Sand blasting is usually the best method to create high-contrasting, frosty engravings onto glass. When sandblasting is not available, a high quality mark can still be created on a glass surface by simply using a CO2 laser engraver. When laser engraving glass, the traditional sense of engraving away material is not what usually works best for this material. The best way to create contrasting quality marks on the glass is to utilize the laser beam to create micro fractures in the glass just below the surface. The trick is to do this without also damaging the surface of the glass.

In order to get bright engraving results on a glass surface, it is best to first apply a masking to the glass surface. There are several options to use for masking.
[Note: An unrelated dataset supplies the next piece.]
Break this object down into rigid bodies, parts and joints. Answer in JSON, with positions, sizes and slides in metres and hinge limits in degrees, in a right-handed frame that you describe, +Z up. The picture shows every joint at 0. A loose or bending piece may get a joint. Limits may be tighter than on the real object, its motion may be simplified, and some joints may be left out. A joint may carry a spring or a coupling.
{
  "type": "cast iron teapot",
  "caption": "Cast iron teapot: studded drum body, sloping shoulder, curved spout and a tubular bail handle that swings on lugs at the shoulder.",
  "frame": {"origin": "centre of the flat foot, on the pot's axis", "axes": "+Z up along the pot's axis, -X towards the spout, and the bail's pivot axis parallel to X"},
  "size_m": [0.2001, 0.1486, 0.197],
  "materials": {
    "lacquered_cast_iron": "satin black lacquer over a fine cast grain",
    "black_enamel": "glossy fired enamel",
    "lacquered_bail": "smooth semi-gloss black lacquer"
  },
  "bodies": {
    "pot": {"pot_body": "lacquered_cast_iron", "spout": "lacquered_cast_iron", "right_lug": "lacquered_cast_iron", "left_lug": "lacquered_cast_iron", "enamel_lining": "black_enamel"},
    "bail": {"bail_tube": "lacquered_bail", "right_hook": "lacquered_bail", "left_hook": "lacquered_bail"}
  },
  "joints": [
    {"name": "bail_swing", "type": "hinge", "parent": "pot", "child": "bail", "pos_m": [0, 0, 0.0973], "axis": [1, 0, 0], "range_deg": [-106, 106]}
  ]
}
Often a wet paper towel or newspaper creates the best results and can simply be laid onto the glass and engraved on. A small bit of dish soap can also be applied to the towel or newspaper as well to further enhance the effect of the masking. The newspaper or towel will be engraved, allowing the heat of the laser beam to micro-fracture the glass just underneath the surface, leaving a high quality crystalized mark on the glass. 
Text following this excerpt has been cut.